At 12:05 p.m., UCLA officials lifted a lockdown that had lasted for two hours and canceled classes for the day. Classes will resume Thursday, the university said.
The shooting prompted a massive response from local and federal law enforcement.
“In this day and age … we would much rather respond in an abundance of caution,” LAPD spokesman Andy Neiman said.
Police officers in riot gear, some carrying battering rams, ran across campus with guns drawn, while students exited buildings with their hands above their heads.
Students hid in buildings across campus after the shooting. Many said they struggled to lock the doors of the classrooms where they sought shelter and resorted to using their belts to hold doors closed and nearby projectors and furniture to barricade themselves against any potential threat.
While Beck said there were no other suspects in the shooting, many students said they received mass text messages and social media blasts announcing that as many as four shooters may have been loose on campus at one point.
”There’s a ton of information spreading over social media and group messages, and it’s hard for everyone to sort out what is true and what isn’t,” Rafi Sands, vice president of UCLA’s student government, said as he hid with 30 other students inside Haines Hall while the lockdown was still active. “They are saying there are multiple shooters, one near here.”
Christos Kampouridis, 23, found the door to his engineering class in Boelter Hall locked at 9:50 a.m., then turned to see a man with a gun walking through a nearby hallway. The man, who held a rifle at his side and appeared to be wearing a tactical belt, yelled, “Come here.”
Instead, Kampouridis fled immediately, and shouted at nearby students to run. He burst out of the building and called 911, then began sending messages to friends and posting social media updates urging them to “Stay away from Engineering.”
He was unsure if he had seen a police officer or the gunman, but wanted desperately to warn friends. either way.
“It was really stupid in retrospect” to post social media updates about the shooting without knowing more, Kampouridis said around 1 p.m., after the lockdown was lifted. “I just messaged as many people as I could.”

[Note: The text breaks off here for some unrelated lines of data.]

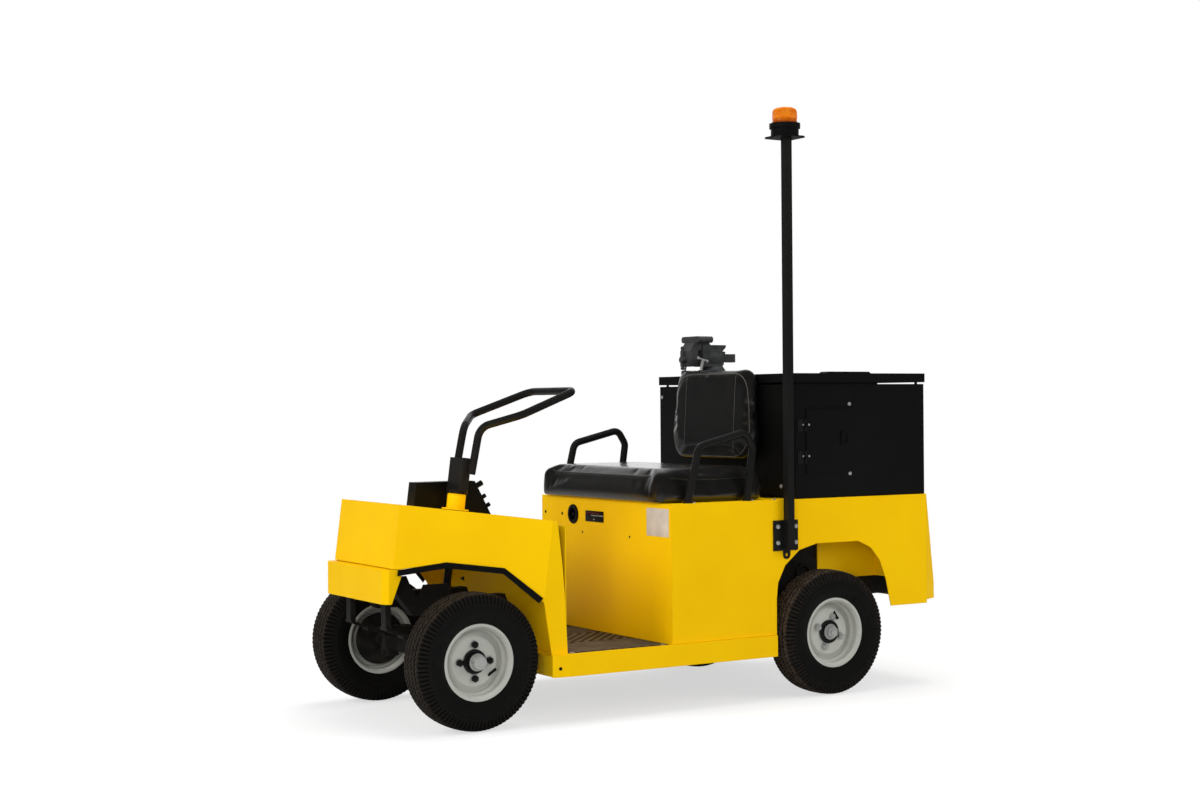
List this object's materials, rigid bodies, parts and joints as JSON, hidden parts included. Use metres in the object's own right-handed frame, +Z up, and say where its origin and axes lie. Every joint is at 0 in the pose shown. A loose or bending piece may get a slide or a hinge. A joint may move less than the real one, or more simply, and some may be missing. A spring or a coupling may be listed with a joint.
{
  "type": "electric burden carrier",
  "caption": "Narrow electric burden carrier with loop steering, bench seat, hinged-lid tool box, bench vise and a beacon on a mast.",
  "frame": {"origin": "on the floor under the middle of the vehicle's length and width", "axes": "the vehicle's front looks along -Y, +X is its left side, +Z is up"},
  "size_m": [0.921, 2.068, 1.948],
  "materials": {
    "body_paint": "satin",
    "black_frame": "satin",
    "black_box": "satin",
    "motor_paint": "matt",
    "battery_case": "matt",
    "black_plastic": "matt",
    "rubber_mat": "matt",
    "seat_vinyl": "satin",
    "amber_lens": "gloss",
    "cast_vise": "satin",
    "rim_paint": "gloss",
    "tyre_rubber": "matt"
  },
  "bodies": {
    "chassis": {"frame": "black_frame", "side_rails": "black_frame", "cross_members": "black_frame", "floor_pan": "body_paint", "floor_mat": "rubber_mat", "front_cowl": "body_paint", "bumper": "body_paint", "arch_trims": "black_plastic", "toe_board": "body_paint", "column_boss": "body_paint", "control_box": "black_box", "control_knobs": "black_plastic", "pedals": "black_frame", "body_sides": "body_paint", "seat_box_front": "body_paint", "body_deck": "body_paint", "rear_panel": "body_paint", "wheel_housings": "body_paint", "battery_pack": "battery_case", "seat_cushion": "seat_vinyl", "backrest": "seat_vinyl", "backrest_bracket": "black_frame", "armrests": "black_frame", "tool_box": "black_box", "hinges": "black_frame", "mast": "black_frame", "beacon_base": "black_plastic", "beacon_lens": "amber_lens", "front_axle": "black_frame", "leaf_springs": "black_frame", "rear_axle": "black_frame", "drive_motor": "motor_paint", "tow_hitch": "black_frame"},
    "lid": {"tool_box_lid": "black_box", "vise_body": "cast_vise"},
    "vise_slide": {"vise_jaw": "cast_vise"},
    "door": {"side_door": "black_box"},
    "steering": {"steering_column": "black_frame"},
    "link": {"steering_link": "black_frame"},
    "knuckle_left": {"knuckle_left": "black_frame"},
    "knuckle_right": {"knuckle_right": "black_frame"},
    "wheel_front_left": {"wheel_front_left": "rim_paint", "tyre_front_left": "tyre_rubber"},
    "wheel_front_right": {"wheel_front_right": "rim_paint", "tyre_front_right": "tyre_rubber"},
    "wheel_rear_left": {"wheel_rear_left": "rim_paint", "tyre_rear_left": "tyre_rubber"},
    "wheel_rear_right": {"wheel_rear_right": "rim_paint", "tyre_rear_right": "tyre_rubber"}
  },
  "joints": [
    {"name": "steering", "type": "hinge", "parent": "chassis", "child": "steering", "pos_m": [0, -0.6815, 0.64], "axis": [0, 0.1305, 0.9914], "range_deg": [-28, 28]},
    {"name": "left_kingpin", "type": "hinge", "parent": "chassis", "child": "knuckle_left", "pos_m": [0.255, -0.806, 0.2075], "axis": [0, 0, 1], "range_deg": [-29, 29]},
    {"name": "right_kingpin", "type": "hinge", "parent": "chassis", "child": "knuckle_right", "pos_m": [-0.255, -0.806, 0.2075], "axis": [0, 0, 1], "range_deg": [-29, 29]},
    {"name": "link_pivot", "type": "hinge", "parent": "knuckle_left", "child": "link", "pos_m": [0.255, -0.716, 0.172], "axis": [0, 0, 1], "range_deg": [-30, 30]},
    {"name": "front_left_spin", "type": "hinge", "parent": "knuckle_left", "child": "wheel_front_left", "pos_m": [0.347, -0.806, 0.2075], "axis": [1, 0, 0], "continuous": true},
    {"name": "front_right_spin", "type": "hinge", "parent": "knuckle_right", "child": "wheel_front_right", "pos_m": [-0.347, -0.806, 0.2075], "axis": [1, 0, 0], "continuous": true},
    {"name": "rear_left_spin", "type": "hinge", "parent": "chassis", "child": "wheel_rear_left", "pos_m": [0.386, 0.512, 0.2075], "axis": [1, 0, 0], "continuous": true},
    {"name": "rear_right_spin", "type": "hinge", "parent": "chassis", "child": "wheel_rear_right", "pos_m": [-0.386, 0.512, 0.2075], "axis": [1, 0, 0], "continuous": true},
    {"name": "lid_hinge", "type": "hinge", "parent": "chassis", "child": "lid", "pos_m": [-0.413, 0.65575, 1.04], "axis": [0, -1, 0], "range_deg": [0, 75]},
    {"name": "vise_slide", "type": "slide", "parent": "lid", "child": "vise_slide", "axis": [0, -1, 0], "range_m": [0, 0.08]},
    {"name": "door_hinge", "type": "hinge", "parent": "chassis", "child": "door", "pos_m": [0.41, 0.414, 0.847], "axis": [0, 0, -1], "range_deg": [0, 100]}
  ],
  "couplings": [
    {"joint": "left_kingpin", "follows": "steering", "ratio": 1},
    {"joint": "right_kingpin", "follows": "steering", "ratio": 1},
    {"joint": "link_pivot", "follows": "steering", "ratio": -1}
  ]
}
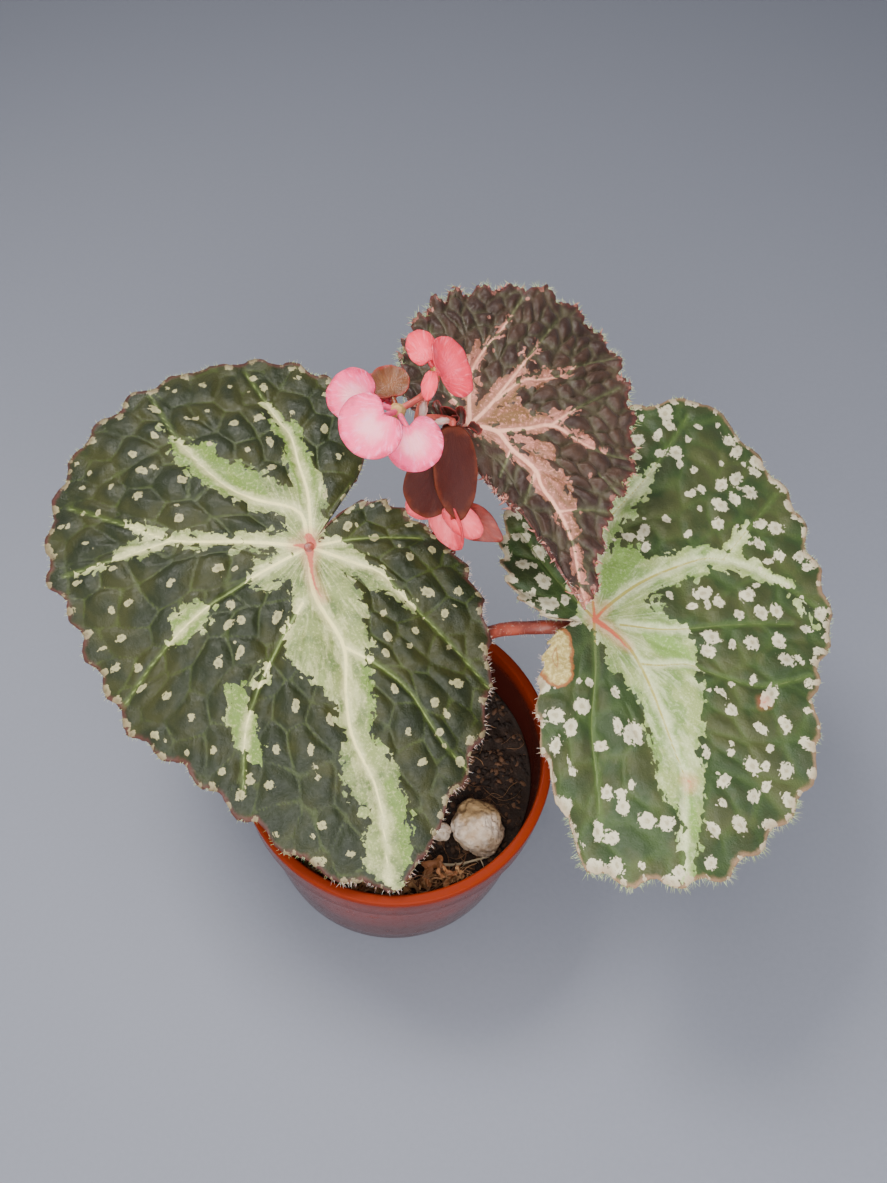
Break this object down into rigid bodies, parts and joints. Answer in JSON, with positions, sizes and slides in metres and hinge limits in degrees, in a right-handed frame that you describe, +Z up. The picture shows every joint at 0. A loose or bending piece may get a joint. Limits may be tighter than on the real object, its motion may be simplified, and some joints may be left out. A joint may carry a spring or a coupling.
{
  "type": "potted begonia",
  "caption": "Broad-leaved begonia with silver-marked leaves, a brown young leaf and pink blooms, growing from a rhizome in a round terracotta-coloured plastic pot.",
  "frame": {"origin": "centre of the pot's flat base, on the surface it stands on", "axes": "+Z up along the pot's axis; -Y is the front that the picture looks at, with the large leaf on the front left; +X to the right"},
  "size_m": [0.2566, 0.1714, 0.2134],
  "materials": {
    "pot": "semi-gloss terracotta-coloured plastic, scuffed",
    "soil": "dark damp potting mix with fibres",
    "stone": "rough pitted pale stone",
    "rhizome": "rough brown stem with leaf scars",
    "stalk": "satin red-brown, finely hairy",
    "leaf_green": "quilted satin green leaf with silver bands and pale spots",
    "leaf_brown": "quilted satin brown young leaf with a pink-silver band",
    "tepal": "soft satin pink petal",
    "seed_case": "smooth satin brown-red"
  },
  "bodies": {
    "root": {"pot": "pot", "soil": "soil", "stone_large": "stone", "stone_small": "stone", "rhizome": "rhizome", "petiole_left": "stalk", "petiole_right": "stalk", "petiole_top": "stalk", "flower_stalk": "stalk", "leaf_left": "leaf_green", "leaf_right": "leaf_green", "leaf_top": "leaf_brown", "bloom_front": "tepal", "bloom_upper": "tepal", "bloom_lower": "tepal", "ovary_lower": "seed_case"}
  },
  "joints": []
}
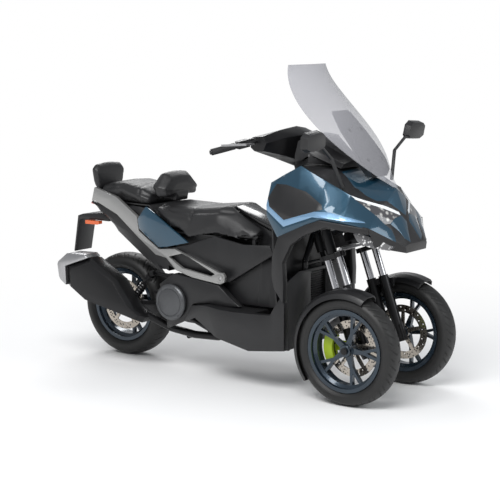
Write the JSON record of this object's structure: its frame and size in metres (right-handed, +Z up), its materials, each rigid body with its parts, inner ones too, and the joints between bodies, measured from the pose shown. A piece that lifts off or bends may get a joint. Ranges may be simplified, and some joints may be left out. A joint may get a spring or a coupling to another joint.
{
  "type": "reverse trike",
  "caption": "Tilting maxi scooter with paired steered wheels in front, a driven rear wheel, stepped seat, tall screen and low footboards.",
  "frame": {"origin": "on the ground, midway along the whole length, on the centreline", "axes": "+X forward, +Y to the rider's left, +Z up"},
  "size_m": [2.2238, 1.132, 1.625],
  "materials": {
    "black_metal": "satin",
    "cast_alloy": "rough",
    "silver_alloy": "satin",
    "dark_alloy": "satin",
    "lime_paint": "gloss",
    "silver_paint": "gloss",
    "tyre_rubber": "matte",
    "wheel_paint": "gloss",
    "disc_steel": "brushed",
    "grip_rubber": "matte",
    "body_paint": "gloss",
    "lamp_lens": "clear",
    "black_plastic": "matte",
    "screen_clear": "clear",
    "seat_vinyl": "matte",
    "red_lens": "gloss",
    "amber_lens": "gloss"
  },
  "bodies": {
    "chassis": {"frame": "black_metal", "engine_block": "cast_alloy", "radiator": "black_metal", "swingarm": "black_metal", "rear_shocks": "black_metal", "tilt_linkage": "dark_alloy", "nose_fairing": "body_paint", "fairing_stripe": "silver_paint", "headlamps": "lamp_lens", "nose_trim": "black_plastic", "wheel_arch_lips": "black_plastic", "indicator_strips": "lamp_lens", "windscreen": "screen_clear", "dashboard": "black_plastic", "mirrors": "black_plastic", "legshield": "black_plastic", "centre_tunnel": "black_plastic", "floorboards": "black_plastic", "side_covers": "black_plastic", "engine_side_covers": "black_plastic", "crankcase_covers": "dark_alloy", "storage_tub": "black_plastic", "seat_base": "black_plastic", "rider_seat": "seat_vinyl", "rider_backrest": "seat_vinyl", "pillion_seat": "seat_vinyl", "pillion_backrest": "seat_vinyl", "tail_cover": "black_plastic", "side_arms": "silver_paint", "rear_side_panels": "body_paint", "tail_lamp": "red_lens", "rear_mudguard": "black_plastic", "rear_indicators": "amber_lens", "muffler": "black_metal", "muffler_cap": "silver_alloy"},
    "steering": {"handlebar": "black_metal", "hand_grips": "grip_rubber", "brake_levers": "silver_alloy"},
    "link": {"steering_link": "silver_alloy"},
    "left_fork": {"fork_left": "black_metal", "fork_stanchions_left": "dark_alloy", "front_caliper_left": "lime_paint", "front_fender_left": "black_plastic"},
    "right_fork": {"fork_right": "black_metal", "fork_stanchions_right": "dark_alloy", "front_caliper_right": "lime_paint", "front_fender_right": "black_plastic"},
    "left_front_wheel": {"front_tyre_left": "tyre_rubber", "front_rim_left": "wheel_paint", "front_disc_left": "disc_steel"},
    "right_front_wheel": {"front_tyre_right": "tyre_rubber", "front_rim_right": "wheel_paint", "front_disc_right": "disc_steel"},
    "back_wheel": {"rear_tyre": "tyre_rubber", "rear_rim": "wheel_paint", "rear_disc": "disc_steel"},
    "fuel_flap": {"fuel_lid": "black_plastic"},
    "main_stand": {"centre_stand": "black_metal"},
    "prop_stand": {"side_stand": "black_metal"}
  },
  "joints": [
    {"name": "steering", "type": "hinge", "parent": "chassis", "child": "steering", "pos_m": [0.67589, 0, 0.21591], "axis": [-0.342, 0, 0.9397], "range_deg": [-30, 30]},
    {"name": "steering_link", "type": "hinge", "parent": "steering", "child": "link", "pos_m": [0.56947, 0, 0.68372], "axis": [-0.342, 0, 0.9397], "range_deg": [-30, 30]},
    {"name": "left_kingpin", "type": "hinge", "parent": "chassis", "child": "left_fork", "pos_m": [0.83, 0.17, 0.272], "axis": [-0.342, 0, 0.9397], "range_deg": [-30, 30]},
    {"name": "right_kingpin", "type": "hinge", "parent": "chassis", "child": "right_fork", "pos_m": [0.83, -0.17, 0.272], "axis": [-0.342, 0, 0.9397], "range_deg": [-30, 30]},
    {"name": "left_front_axle", "type": "hinge", "parent": "left_fork", "child": "left_front_wheel", "pos_m": [0.84, 0.28, 0.272], "axis": [0, 1, 0], "continuous": true},
    {"name": "right_front_axle", "type": "hinge", "parent": "right_fork", "child": "right_front_wheel", "pos_m": [0.84, -0.28, 0.272], "axis": [0, 1, 0], "continuous": true},
    {"name": "rear_axle", "type": "hinge", "parent": "chassis", "child": "back_wheel", "pos_m": [-0.76, 0, 0.285], "axis": [0, 1, 0], "continuous": true},
    {"name": "fuel_lid_hinge", "type": "hinge", "parent": "chassis", "child": "fuel_flap", "pos_m": [0.292, 0, 0.77], "axis": [0, 1, 0], "range_deg": [0, 75]},
    {"name": "centre_stand_pivot", "type": "hinge", "parent": "chassis", "child": "main_stand", "pos_m": [-0.08, 0, 0.188], "axis": [0, -1, 0], "range_deg": [0, 95]},
    {"name": "side_stand_pivot", "type": "hinge", "parent": "chassis", "child": "prop_stand", "pos_m": [0.03, 0.141, 0.196], "axis": [0, -1, 0], "range_deg": [0, 100]}
  ],
  "couplings": [
    {"joint": "steering_link", "follows": "steering", "ratio": -1},
    {"joint": "left_kingpin", "follows": "steering", "ratio": 1},
    {"joint": "right_kingpin", "follows": "steering", "ratio": 1}
  ]
}
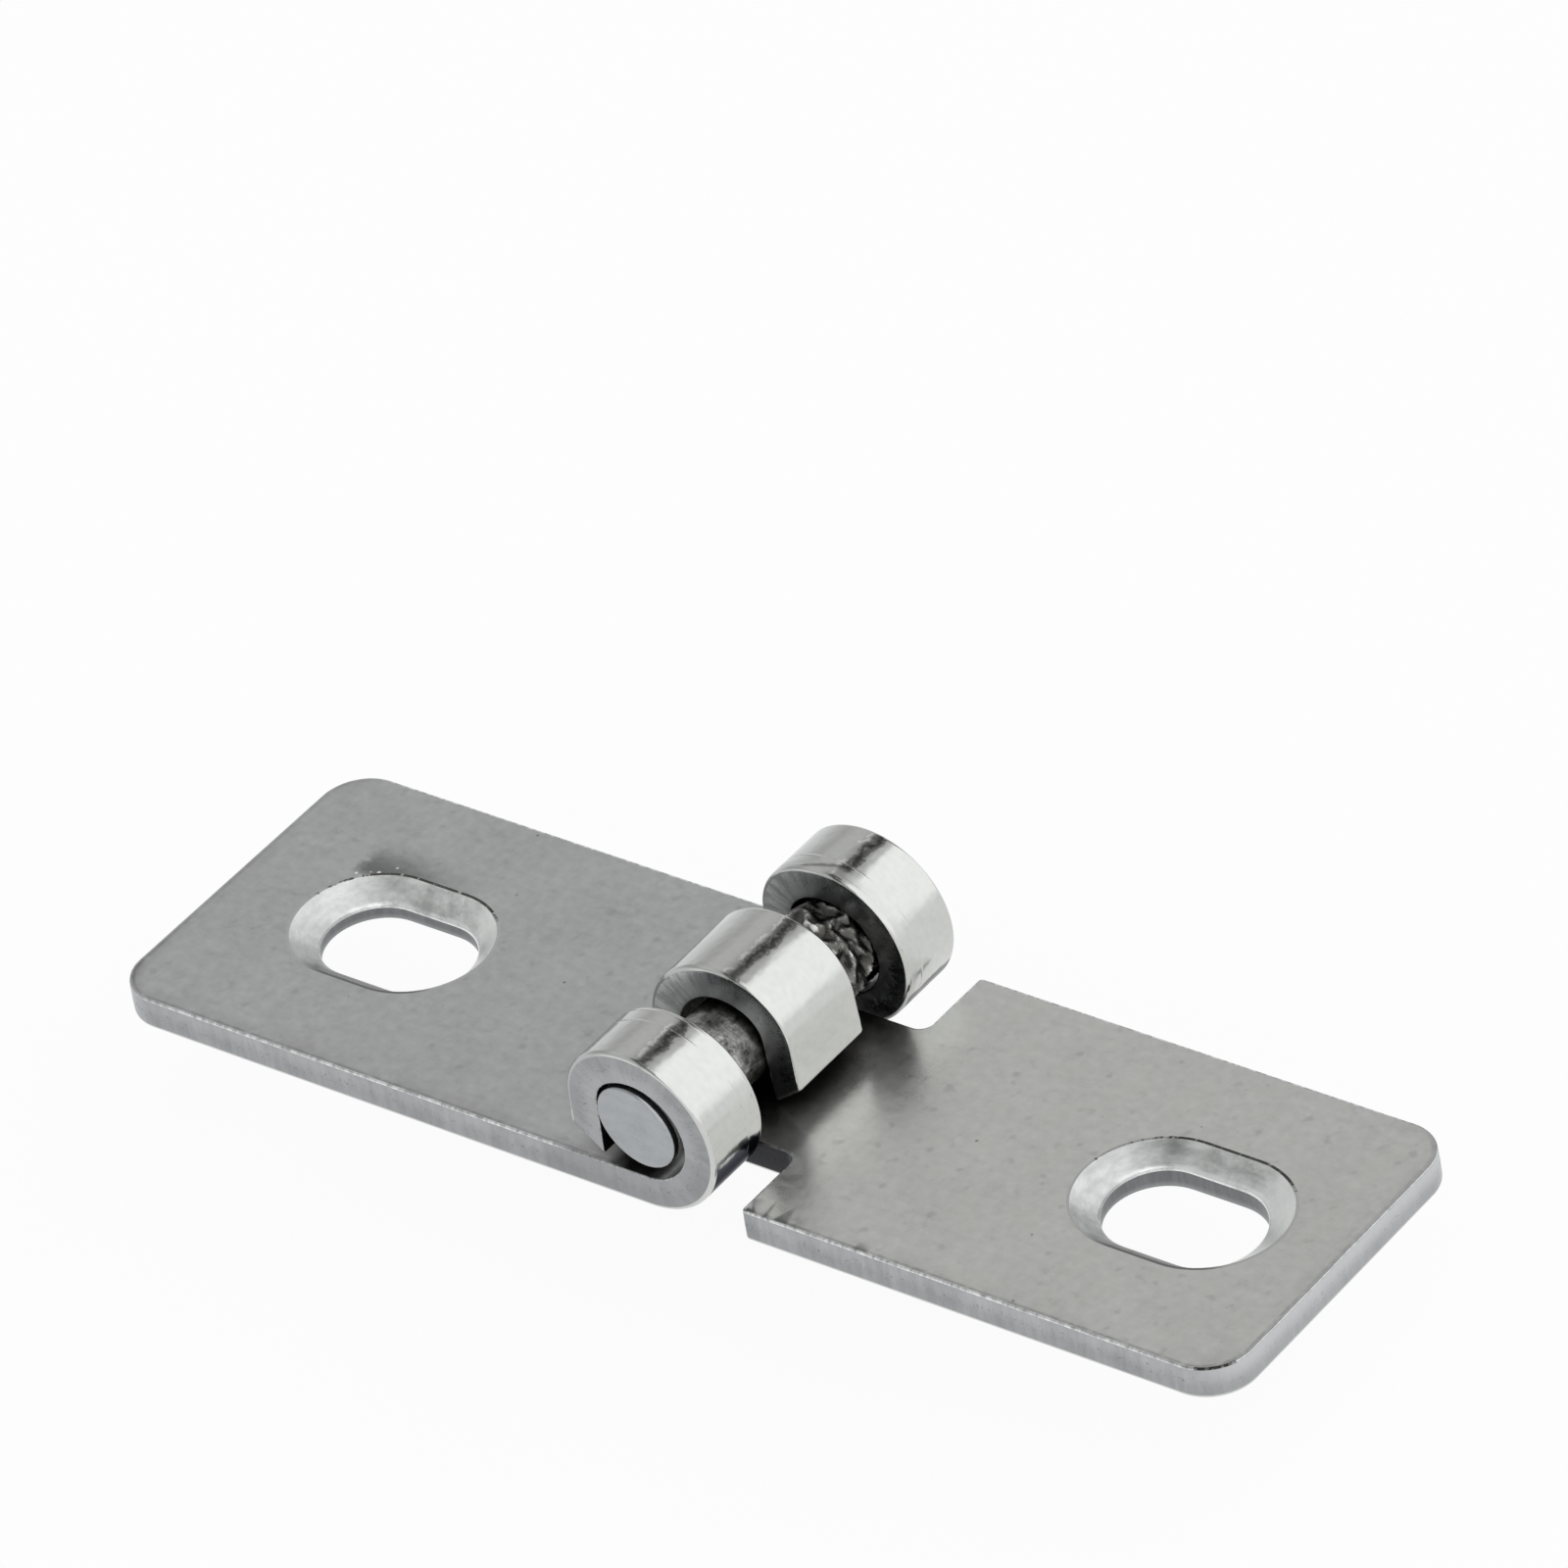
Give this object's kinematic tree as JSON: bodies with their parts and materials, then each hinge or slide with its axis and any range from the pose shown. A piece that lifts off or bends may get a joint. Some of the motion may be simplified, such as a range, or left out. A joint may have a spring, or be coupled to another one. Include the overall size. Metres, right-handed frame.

While some students rode out the lockdown hidden behind makeshift barricades, others tried to flee the campus after they were unable to find shelter.
Shafer, the student who was forced to run out of her Spanish final, said she and a group of about 20 students encountered several locked doors as police sirens blared and helicopters roared overhead. They ended up climbing over bushes and sprinting across Sunset Boulevard before they found safety in the yard of a Bel-Air home.
“We didn’t know where to go; we were trying to get as far away from campus as possible,” she said. “The scariest part was running through the campus after we had gotten that alert.”
Student Mehwish Khan, 21, said she ran to the Charles E. Young Research Library, where many other students were hiding. At around 10:45 a.m., she and others had barricaded themselves in a restroom where they texted family and friends who were all giving different information about possible shooters, she said.
“We are getting messages from all over,” she told a Times reporter in a text message.
Asked how she was doing, Khan said, “Okay. Just scared. And scared for all of my friends.”
Sands, the student government vice president, said he and about 30 other students used their belts to secure their classroom door in Haines Hall after news of the shooting spread.
Sands, 20, of Oakland, said it took several minutes for the campus community to realize the seriousness of the situation.
“We get a lot of Bruin Alerts for small things,” he said. “It took a while for everyone to realize this is serious.”
Terry, the 29-year-old architecture student who was driving to UCLA from Silver Lake, said he was more angry than scared after he learned of the gunfire.
“It just seems so pointless,” he said. “Two days left of school and it’s going to end on this note?”